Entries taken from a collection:
──────
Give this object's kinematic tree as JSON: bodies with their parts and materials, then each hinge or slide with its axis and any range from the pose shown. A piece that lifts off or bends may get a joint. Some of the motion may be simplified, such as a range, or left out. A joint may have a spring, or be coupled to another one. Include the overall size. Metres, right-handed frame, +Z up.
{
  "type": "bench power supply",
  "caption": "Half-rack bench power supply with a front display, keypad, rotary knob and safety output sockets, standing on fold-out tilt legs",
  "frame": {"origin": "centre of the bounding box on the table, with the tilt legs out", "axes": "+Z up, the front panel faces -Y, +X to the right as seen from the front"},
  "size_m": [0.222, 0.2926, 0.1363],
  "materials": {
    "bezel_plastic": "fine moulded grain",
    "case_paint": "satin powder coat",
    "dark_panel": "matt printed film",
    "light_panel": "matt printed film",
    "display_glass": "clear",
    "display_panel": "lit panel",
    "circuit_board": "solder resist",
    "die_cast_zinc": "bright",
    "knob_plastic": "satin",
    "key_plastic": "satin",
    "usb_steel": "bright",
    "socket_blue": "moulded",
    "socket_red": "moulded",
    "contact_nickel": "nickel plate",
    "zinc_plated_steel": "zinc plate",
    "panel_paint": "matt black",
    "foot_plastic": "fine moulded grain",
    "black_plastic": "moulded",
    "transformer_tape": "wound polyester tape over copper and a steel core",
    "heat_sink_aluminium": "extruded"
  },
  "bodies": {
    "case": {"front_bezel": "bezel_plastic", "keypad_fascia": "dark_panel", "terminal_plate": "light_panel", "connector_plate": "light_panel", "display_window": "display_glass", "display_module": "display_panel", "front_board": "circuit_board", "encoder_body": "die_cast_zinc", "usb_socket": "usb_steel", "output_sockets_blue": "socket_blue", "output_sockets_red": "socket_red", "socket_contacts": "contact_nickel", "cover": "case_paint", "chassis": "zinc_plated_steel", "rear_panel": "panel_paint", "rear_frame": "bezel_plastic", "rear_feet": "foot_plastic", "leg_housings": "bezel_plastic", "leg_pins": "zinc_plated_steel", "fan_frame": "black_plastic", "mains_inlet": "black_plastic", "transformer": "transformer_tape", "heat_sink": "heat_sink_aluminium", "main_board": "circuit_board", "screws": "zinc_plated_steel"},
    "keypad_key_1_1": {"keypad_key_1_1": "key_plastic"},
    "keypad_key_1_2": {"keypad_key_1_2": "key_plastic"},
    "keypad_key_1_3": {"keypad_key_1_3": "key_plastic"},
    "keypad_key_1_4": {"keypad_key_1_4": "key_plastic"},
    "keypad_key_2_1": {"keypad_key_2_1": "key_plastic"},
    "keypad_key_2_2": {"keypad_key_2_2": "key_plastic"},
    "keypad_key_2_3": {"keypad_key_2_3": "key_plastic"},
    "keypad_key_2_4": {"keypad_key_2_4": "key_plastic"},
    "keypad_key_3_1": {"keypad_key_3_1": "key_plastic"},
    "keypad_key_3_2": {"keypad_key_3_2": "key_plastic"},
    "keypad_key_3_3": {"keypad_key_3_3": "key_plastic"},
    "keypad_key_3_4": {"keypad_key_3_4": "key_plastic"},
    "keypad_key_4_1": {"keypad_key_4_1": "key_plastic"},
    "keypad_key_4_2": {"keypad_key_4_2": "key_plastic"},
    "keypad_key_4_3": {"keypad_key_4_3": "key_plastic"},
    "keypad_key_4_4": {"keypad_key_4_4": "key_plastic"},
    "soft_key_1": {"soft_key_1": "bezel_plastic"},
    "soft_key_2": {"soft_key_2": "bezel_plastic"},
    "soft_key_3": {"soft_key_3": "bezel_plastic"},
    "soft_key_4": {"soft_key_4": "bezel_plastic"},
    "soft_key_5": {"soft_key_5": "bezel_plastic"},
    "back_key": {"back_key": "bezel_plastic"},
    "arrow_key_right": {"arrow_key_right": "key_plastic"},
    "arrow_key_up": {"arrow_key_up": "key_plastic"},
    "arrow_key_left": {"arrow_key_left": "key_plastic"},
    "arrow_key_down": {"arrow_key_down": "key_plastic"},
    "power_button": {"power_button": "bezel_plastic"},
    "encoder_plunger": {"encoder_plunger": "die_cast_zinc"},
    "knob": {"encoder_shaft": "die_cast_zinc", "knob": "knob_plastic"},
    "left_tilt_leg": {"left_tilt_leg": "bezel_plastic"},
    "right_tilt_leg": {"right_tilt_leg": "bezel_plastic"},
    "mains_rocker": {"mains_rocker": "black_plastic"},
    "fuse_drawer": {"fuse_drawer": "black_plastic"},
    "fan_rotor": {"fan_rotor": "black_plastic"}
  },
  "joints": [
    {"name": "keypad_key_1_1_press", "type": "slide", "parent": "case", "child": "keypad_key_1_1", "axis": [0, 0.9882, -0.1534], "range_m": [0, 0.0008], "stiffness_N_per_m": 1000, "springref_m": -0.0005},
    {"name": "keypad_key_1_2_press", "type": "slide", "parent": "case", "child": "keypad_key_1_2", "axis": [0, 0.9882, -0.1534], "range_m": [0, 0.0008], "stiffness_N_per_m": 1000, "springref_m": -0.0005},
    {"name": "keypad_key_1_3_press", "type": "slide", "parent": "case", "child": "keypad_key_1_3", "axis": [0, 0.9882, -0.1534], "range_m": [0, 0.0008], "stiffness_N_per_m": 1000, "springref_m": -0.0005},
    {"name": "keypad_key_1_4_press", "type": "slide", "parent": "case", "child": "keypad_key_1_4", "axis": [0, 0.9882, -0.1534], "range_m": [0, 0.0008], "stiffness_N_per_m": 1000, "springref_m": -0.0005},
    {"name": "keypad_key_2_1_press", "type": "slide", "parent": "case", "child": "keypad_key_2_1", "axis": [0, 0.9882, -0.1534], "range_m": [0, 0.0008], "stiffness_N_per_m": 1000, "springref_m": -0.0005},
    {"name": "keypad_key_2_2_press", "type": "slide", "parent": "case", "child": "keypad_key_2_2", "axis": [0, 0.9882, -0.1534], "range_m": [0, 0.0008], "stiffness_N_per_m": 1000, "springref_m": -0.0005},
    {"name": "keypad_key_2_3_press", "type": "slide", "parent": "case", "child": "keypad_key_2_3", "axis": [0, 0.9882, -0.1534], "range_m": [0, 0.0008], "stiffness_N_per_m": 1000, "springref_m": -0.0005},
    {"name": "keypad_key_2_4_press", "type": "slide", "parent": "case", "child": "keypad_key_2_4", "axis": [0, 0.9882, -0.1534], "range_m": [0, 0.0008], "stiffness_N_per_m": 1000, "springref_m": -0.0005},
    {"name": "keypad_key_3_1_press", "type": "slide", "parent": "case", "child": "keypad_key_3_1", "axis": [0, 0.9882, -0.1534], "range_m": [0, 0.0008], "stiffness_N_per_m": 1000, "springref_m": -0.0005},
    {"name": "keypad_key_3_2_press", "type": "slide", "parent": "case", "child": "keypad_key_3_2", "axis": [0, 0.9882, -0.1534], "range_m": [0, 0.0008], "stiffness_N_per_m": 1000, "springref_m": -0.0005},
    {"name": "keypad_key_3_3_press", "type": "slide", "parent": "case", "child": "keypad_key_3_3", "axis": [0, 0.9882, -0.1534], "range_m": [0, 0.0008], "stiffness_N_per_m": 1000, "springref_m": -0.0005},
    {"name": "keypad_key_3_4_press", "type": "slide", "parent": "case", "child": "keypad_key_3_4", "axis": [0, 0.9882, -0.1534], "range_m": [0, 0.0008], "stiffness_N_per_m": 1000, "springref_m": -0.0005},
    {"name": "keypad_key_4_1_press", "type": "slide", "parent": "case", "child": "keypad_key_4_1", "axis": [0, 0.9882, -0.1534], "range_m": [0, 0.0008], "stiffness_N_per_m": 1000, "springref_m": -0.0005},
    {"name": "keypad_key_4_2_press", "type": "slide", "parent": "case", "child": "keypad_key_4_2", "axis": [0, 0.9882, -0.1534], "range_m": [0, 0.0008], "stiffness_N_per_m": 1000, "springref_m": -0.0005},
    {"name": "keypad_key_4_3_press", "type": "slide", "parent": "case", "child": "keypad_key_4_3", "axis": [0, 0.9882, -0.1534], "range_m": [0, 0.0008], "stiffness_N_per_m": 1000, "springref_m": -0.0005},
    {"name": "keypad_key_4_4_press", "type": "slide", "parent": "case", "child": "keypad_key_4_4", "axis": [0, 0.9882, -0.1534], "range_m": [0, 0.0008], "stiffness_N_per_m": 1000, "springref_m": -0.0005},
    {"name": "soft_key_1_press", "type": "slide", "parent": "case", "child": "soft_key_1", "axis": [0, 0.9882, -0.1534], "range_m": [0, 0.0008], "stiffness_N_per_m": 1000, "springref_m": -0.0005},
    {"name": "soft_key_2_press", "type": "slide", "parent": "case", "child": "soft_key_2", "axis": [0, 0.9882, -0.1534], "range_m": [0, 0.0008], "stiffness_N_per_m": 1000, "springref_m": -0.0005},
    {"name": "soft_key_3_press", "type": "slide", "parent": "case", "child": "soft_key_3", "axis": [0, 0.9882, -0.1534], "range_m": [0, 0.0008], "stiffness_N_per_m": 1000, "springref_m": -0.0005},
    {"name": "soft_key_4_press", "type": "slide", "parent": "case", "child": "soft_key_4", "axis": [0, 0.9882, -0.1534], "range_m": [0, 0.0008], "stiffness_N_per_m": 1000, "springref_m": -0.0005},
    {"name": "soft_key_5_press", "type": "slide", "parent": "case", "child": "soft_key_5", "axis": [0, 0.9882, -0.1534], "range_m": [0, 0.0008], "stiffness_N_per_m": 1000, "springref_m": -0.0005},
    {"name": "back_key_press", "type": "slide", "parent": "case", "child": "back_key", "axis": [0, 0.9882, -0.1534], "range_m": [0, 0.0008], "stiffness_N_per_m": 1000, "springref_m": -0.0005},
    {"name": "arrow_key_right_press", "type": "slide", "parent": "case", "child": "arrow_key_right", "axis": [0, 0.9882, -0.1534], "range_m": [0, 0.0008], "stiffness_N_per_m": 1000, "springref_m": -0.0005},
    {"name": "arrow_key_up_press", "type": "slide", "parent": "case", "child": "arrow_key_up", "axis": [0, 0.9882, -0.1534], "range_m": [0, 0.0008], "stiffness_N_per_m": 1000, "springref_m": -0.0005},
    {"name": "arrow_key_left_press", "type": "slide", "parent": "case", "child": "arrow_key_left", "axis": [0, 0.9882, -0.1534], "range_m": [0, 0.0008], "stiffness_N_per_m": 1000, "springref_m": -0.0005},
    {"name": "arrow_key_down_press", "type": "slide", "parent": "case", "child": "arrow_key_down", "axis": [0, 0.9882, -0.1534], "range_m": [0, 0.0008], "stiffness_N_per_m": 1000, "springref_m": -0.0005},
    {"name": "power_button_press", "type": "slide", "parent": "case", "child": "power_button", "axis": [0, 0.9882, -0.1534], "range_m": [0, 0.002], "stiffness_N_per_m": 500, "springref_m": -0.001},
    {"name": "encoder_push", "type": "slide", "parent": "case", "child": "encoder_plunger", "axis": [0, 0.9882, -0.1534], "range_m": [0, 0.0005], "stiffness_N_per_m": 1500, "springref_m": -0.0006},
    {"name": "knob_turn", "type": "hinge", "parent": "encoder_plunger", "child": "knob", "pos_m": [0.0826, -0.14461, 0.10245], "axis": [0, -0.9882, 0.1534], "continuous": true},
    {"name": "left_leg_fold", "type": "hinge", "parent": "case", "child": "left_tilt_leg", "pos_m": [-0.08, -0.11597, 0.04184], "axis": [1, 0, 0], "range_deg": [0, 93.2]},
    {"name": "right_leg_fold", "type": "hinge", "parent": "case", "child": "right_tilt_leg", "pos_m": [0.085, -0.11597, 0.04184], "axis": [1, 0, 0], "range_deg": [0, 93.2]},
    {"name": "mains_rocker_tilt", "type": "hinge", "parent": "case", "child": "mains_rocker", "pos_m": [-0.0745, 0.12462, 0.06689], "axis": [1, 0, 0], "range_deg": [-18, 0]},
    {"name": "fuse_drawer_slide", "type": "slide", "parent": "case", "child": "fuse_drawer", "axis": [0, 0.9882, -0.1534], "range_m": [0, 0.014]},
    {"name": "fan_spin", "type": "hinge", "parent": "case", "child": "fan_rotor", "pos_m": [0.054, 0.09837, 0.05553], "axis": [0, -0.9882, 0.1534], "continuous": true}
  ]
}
──────
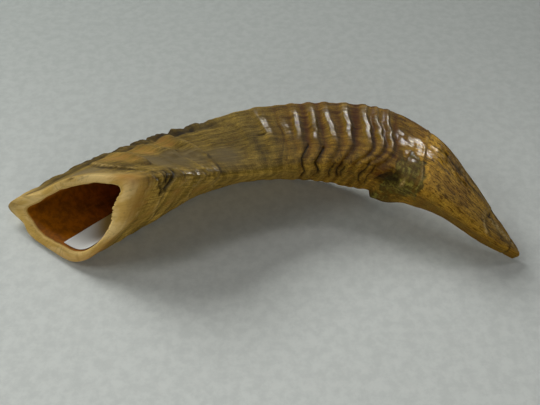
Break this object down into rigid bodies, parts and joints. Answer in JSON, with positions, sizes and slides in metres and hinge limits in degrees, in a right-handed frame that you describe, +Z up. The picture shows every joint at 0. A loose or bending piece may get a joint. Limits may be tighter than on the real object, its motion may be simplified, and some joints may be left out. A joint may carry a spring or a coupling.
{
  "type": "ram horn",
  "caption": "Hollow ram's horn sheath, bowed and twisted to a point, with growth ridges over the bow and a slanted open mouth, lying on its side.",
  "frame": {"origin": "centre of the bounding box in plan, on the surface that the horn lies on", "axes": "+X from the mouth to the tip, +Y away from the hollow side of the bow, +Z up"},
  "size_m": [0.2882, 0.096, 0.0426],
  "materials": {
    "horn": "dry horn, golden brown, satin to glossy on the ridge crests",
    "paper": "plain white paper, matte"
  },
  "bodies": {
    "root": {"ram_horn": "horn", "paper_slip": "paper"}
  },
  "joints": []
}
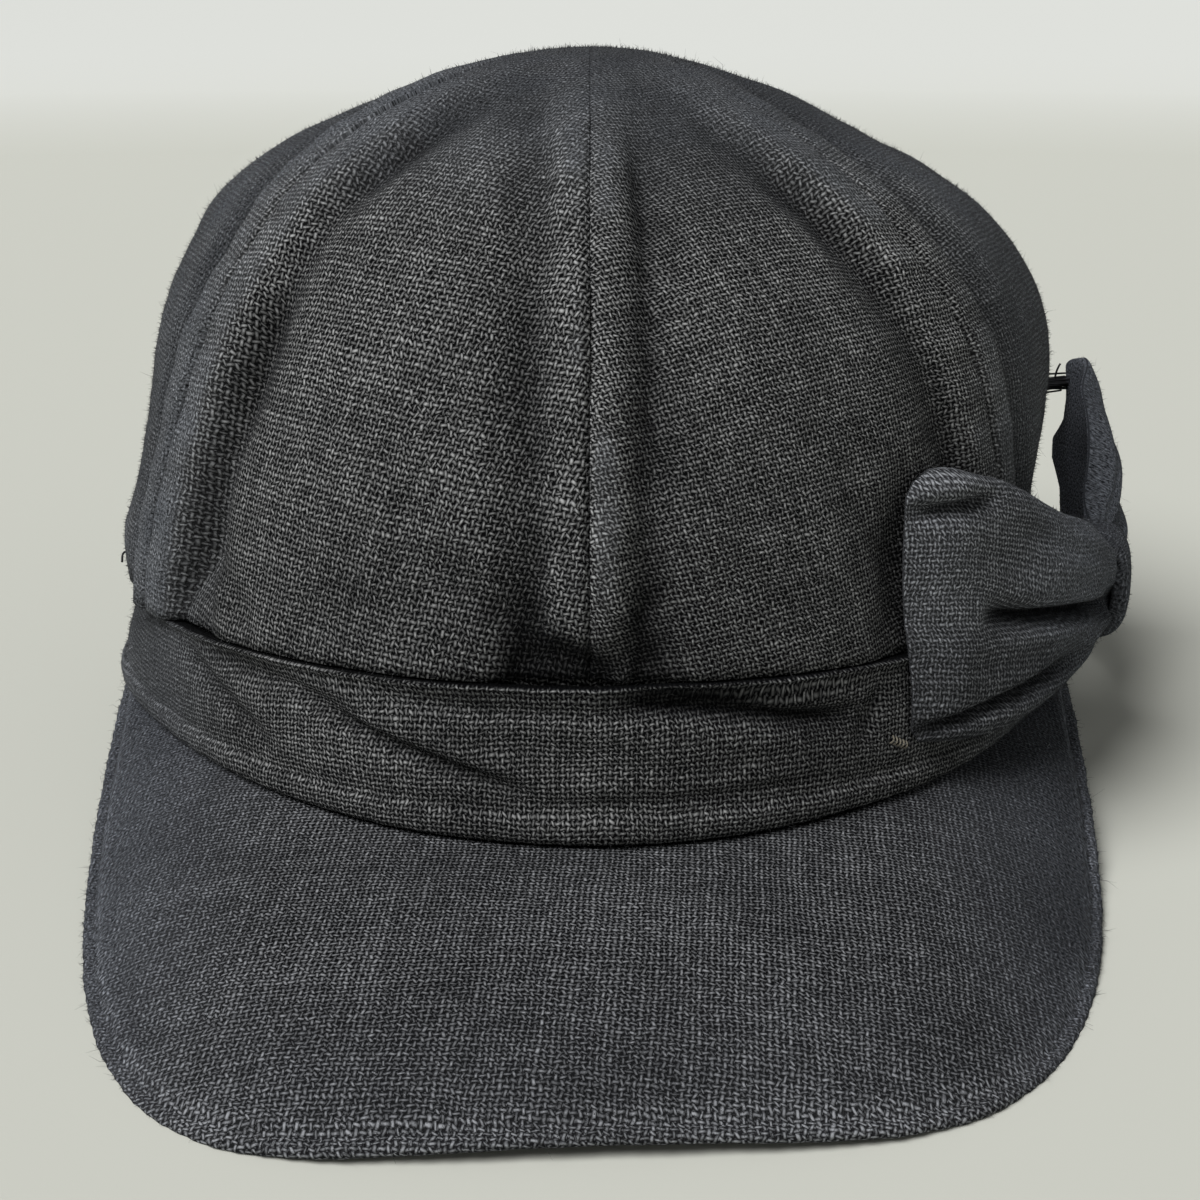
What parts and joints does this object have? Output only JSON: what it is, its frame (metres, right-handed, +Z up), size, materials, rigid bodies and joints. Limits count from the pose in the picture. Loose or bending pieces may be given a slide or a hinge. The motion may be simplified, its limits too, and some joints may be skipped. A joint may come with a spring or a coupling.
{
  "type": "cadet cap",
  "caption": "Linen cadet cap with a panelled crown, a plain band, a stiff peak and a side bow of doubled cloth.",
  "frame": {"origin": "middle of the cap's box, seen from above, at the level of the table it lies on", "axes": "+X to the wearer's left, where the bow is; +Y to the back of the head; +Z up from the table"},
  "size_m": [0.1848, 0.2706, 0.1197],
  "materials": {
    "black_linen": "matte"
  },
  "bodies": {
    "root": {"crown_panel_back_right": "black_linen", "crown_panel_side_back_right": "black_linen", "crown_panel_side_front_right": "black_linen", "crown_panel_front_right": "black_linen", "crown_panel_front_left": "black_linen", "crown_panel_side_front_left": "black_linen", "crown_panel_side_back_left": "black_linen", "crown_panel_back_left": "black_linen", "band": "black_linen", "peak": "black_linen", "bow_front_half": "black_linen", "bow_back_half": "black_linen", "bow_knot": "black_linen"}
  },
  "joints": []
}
──────
Check every line of the data above for the string "rigid", and copy those that have it.

Break this object down into rigid bodies, parts and joints. Answer in JSON, with positions, sizes and slides in metres and hinge limits in degrees, in a right-handed frame that you describe, +Z up. The picture shows every joint at 0. A loose or bending piece may get a joint. Limits may be tighter than on the real object, its motion may be simplified, and some joints may be left out. A joint may carry a spring or a coupling.
What parts and joints does this object have? Output only JSON: what it is, its frame (metres, right-handed, +Z up), size, materials, rigid bodies and joints. Limits count from the pose in the picture. Loose or bending pieces may be given a slide or a hinge. The motion may be simplified, its limits too, and some joints may be skipped. A joint may come with a spring or a coupling.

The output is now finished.